In 1871 the Sloedam was constructed for the Roosendaal–Vlissingen railway. The dam connected the islands Walcheren and Zuid-Beveland, and cut off the Sloe, which was the southern approach to Middelburg over water. Therefore, and to profit from the expected benefits of the railway, the new Canal through Walcheren was dug.

On the north side of Middelburg, the Canal through Walcheren follows the bed of the Havenkanaal (New Harbor Canal) of 1817. In Middelburg the canal passed along the fortifications. Here it led to the demolishment of the Vlissingen Gate. In Vlissingen the canal was connected to extensive new harbour works.

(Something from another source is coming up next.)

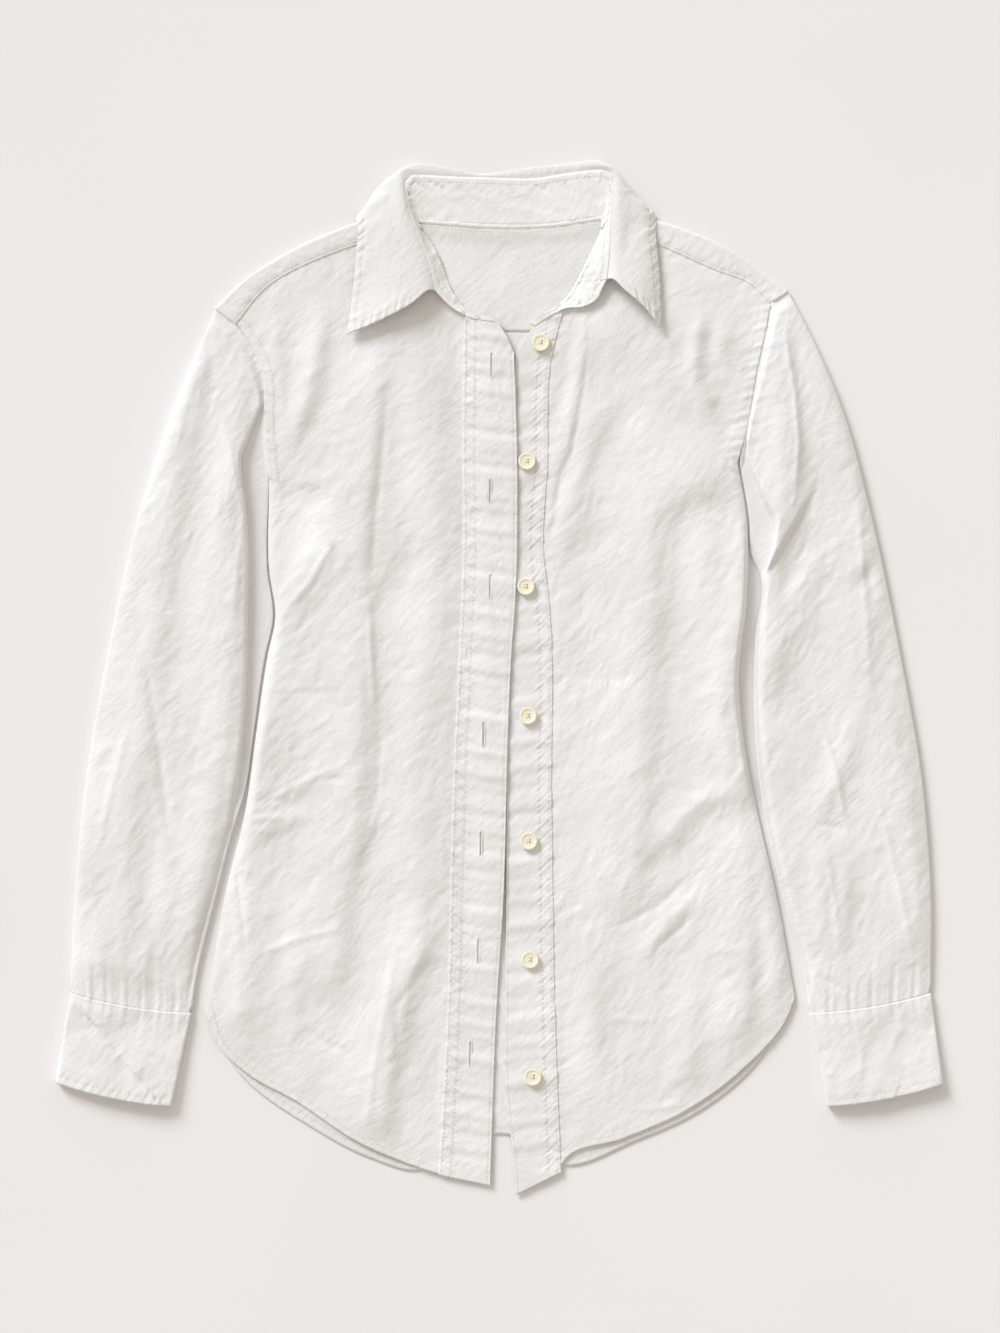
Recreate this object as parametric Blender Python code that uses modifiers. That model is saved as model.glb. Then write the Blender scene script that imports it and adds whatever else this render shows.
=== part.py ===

The railroad entering Walcheren from the east does not cross this canal, but bends south and runs along it up to Vlissingen.

== Today ==
The canal is operational for shipping up to CEMT-class Va and recreational boating as well, the maximum speed is 20 km/h. All movable bridges (5) and sluices are remote controlled from a central point in Vlissingen, to be contacted by VHF.

North of the bridges in Middelburg is a branch to the harbour of Arnemuiden for CEMT-class II boats and after a mile on that canal an other branch to the harbour of Nieuw- en Sint Joosland for CEMT-class 0.

Excess waters (rain) from a part of Walcheren is discharged on the canal by a pumping station in Middelburg.